I've rounded that curve thousands of times before. Sometimes, turkeys have flown in front of the car as I did so. Sometimes, I passed turkeys walking through the narrow strip of grass. Sometimes, I'd come across a stopped car or something in the road. But today I passed something I've never seen before.
On the outside ramp of this road, a guardrail protects our cars from skidding off into the shallow woods, and today I saw a young woman walking on that guardrail. As I turned the car to the right in a circle and clockwise, I swiveled my head to the left and counter-clockwise to look at her, almost over my shoulder. As I did, she looked at me as I looked at her.
She was calm, very calm. And deliberate. She moved her feet, one in front of the other, with the grace and composure of an athlete on a balancing bar. And she was certainly balancing. Her feet pointed slightly forward as she made each step.
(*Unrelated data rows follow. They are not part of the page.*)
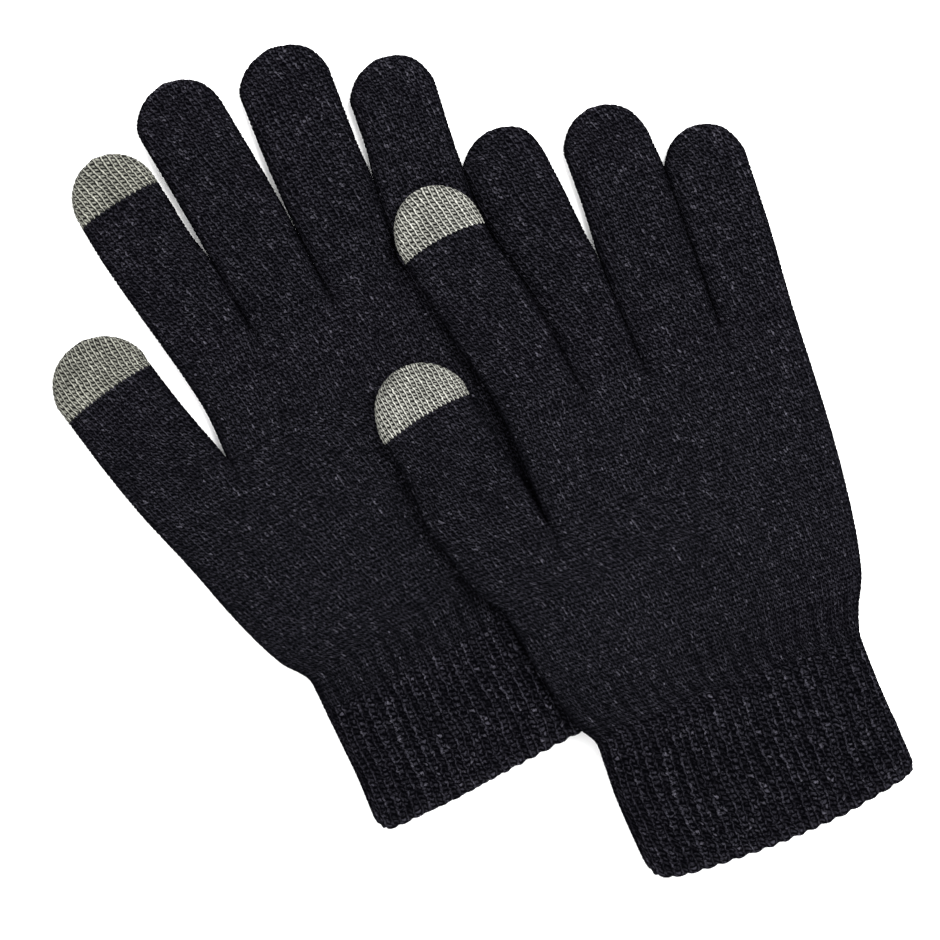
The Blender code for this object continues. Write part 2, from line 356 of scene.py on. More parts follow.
def stitch_height(u: np.ndarray, v: np.ndarray) -> np.ndarray:
    """Height of a plain stitch's two legs: a nearly unbroken left one and a short slanting right one.

    Args:
        u: place across, in wales.
        v: place along, in courses.

    Returns:
        0 in the gaps between legs, 1 on top of a leg.
    """
    x = u - np.floor(u)
    left = falling(np.abs(x - LEG.left), LEG.left_fall)
    left = left * (1 - LEG.dip + LEG.dip * np.cos(2 * np.pi * v))
    phase = v + LEG.slant * x
    right = falling(np.abs(x - LEG.right), LEG.right_fall)
    right = right * falling(np.abs(phase - np.floor(phase) - 0.5), LEG.length_fall)
    return np.maximum(left, right)


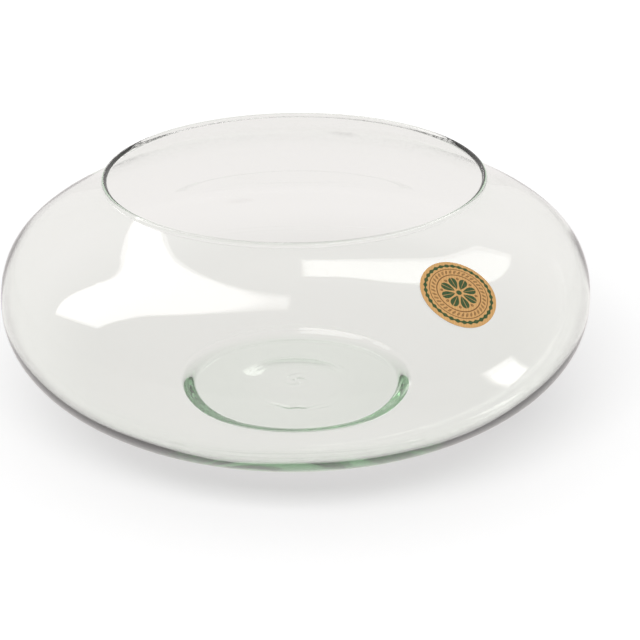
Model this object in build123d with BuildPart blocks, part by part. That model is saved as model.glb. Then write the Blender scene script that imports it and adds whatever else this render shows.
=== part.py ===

Her calmness wasn't calming at all. She seemed calm enough to kill herself. She seemed calmed beyond the sadness her life may have borne down upon her.
And she walked along the top of that curving guardrail as if she were going somewhere, and the rail (I noted) would end in just one more step.
After entering I-890, I stopped the car at the side of the road and made a call to 911, talking to two separate dispatchers. I described the situation, noted how dangerous this act was, and the second dispatcher I spoke to said she would send someone out to investigate.
My biggest surprise was that they asked me what she was wearing, and I actually remembered. Normally, I have no idea what anyone has worn, but this time I had subconsciously thought the woman important enough to remember what she was wearing: a white skirt, a red blouse, and a black sweater. I told the dispatchers that, and told them that she had long and straight medium brown hair.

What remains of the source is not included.